For each line below that contains the string "materials", copy that line.

▸ INPUT MATERIAL:
* * * * * * * * *
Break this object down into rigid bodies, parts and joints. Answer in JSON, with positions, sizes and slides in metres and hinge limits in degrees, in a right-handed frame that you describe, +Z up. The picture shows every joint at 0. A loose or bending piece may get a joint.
* * * * * * * * *
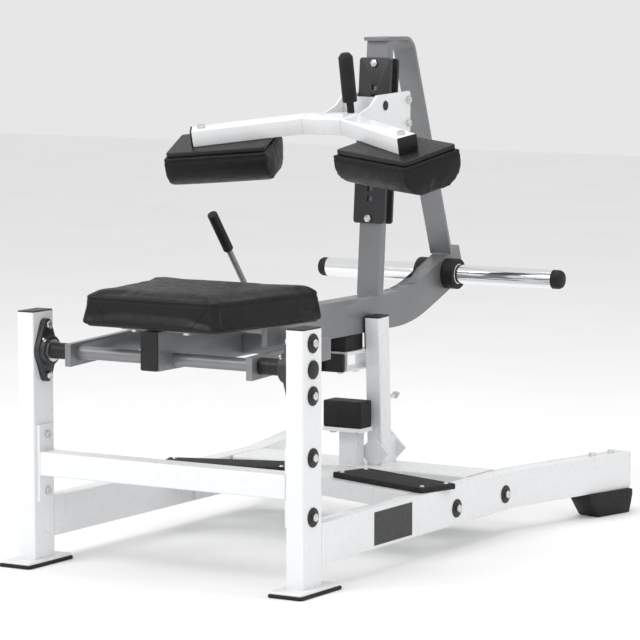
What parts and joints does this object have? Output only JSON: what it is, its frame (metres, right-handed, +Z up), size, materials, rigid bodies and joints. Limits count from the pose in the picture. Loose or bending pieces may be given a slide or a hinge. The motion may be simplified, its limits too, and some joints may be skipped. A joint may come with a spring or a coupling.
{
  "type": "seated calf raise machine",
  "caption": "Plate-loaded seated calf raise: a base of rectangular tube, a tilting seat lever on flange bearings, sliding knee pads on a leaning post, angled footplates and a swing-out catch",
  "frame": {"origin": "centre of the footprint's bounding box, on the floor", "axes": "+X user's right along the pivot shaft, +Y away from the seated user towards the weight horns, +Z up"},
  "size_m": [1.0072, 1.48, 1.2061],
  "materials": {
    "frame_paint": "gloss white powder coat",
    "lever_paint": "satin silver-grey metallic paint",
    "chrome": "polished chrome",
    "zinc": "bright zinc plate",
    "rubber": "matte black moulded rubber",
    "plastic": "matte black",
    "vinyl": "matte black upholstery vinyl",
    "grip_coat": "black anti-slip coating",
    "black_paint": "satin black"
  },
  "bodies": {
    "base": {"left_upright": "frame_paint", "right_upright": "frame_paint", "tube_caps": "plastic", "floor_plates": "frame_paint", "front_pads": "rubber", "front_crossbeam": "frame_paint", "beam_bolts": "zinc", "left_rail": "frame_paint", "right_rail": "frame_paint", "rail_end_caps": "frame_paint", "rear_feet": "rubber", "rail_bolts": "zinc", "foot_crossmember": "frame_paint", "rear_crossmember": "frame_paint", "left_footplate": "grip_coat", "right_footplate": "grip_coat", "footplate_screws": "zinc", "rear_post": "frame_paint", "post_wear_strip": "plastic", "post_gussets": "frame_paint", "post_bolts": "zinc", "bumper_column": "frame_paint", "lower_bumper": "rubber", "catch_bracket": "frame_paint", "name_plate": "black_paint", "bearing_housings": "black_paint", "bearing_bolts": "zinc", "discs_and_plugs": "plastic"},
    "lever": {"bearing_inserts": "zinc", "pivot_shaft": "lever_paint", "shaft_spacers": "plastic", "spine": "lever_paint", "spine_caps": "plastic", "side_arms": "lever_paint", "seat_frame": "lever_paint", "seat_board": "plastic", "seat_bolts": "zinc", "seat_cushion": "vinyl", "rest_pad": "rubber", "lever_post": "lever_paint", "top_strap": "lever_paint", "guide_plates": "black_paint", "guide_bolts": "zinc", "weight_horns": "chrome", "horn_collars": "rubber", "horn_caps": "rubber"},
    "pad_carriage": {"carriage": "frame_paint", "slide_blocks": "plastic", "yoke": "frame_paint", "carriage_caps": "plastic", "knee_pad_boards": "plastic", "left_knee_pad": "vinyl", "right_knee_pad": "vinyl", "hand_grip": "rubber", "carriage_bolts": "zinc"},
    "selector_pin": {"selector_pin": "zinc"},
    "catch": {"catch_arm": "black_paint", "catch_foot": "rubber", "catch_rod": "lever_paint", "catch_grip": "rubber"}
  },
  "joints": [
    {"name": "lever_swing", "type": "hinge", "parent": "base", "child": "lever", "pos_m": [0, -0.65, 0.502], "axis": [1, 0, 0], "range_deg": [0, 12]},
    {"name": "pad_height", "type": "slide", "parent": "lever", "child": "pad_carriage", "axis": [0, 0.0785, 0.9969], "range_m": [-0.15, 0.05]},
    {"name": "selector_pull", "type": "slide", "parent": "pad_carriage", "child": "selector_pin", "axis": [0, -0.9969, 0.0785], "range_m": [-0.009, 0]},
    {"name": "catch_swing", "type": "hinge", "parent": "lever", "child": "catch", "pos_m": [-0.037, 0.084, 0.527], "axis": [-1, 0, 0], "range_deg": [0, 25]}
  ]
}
* * * * * * * * *
▸ ANSWER FOR THIS EXERCISE:
What parts and joints does this object have? Output only JSON: what it is, its frame (metres, right-handed, +Z up), size, materials, rigid bodies and joints. Limits count from the pose in the picture. Loose or bending pieces may be given a slide or a hinge. The motion may be simplified, its limits too, and some joints may be skipped. A joint may come with a spring or a coupling.
  "materials": {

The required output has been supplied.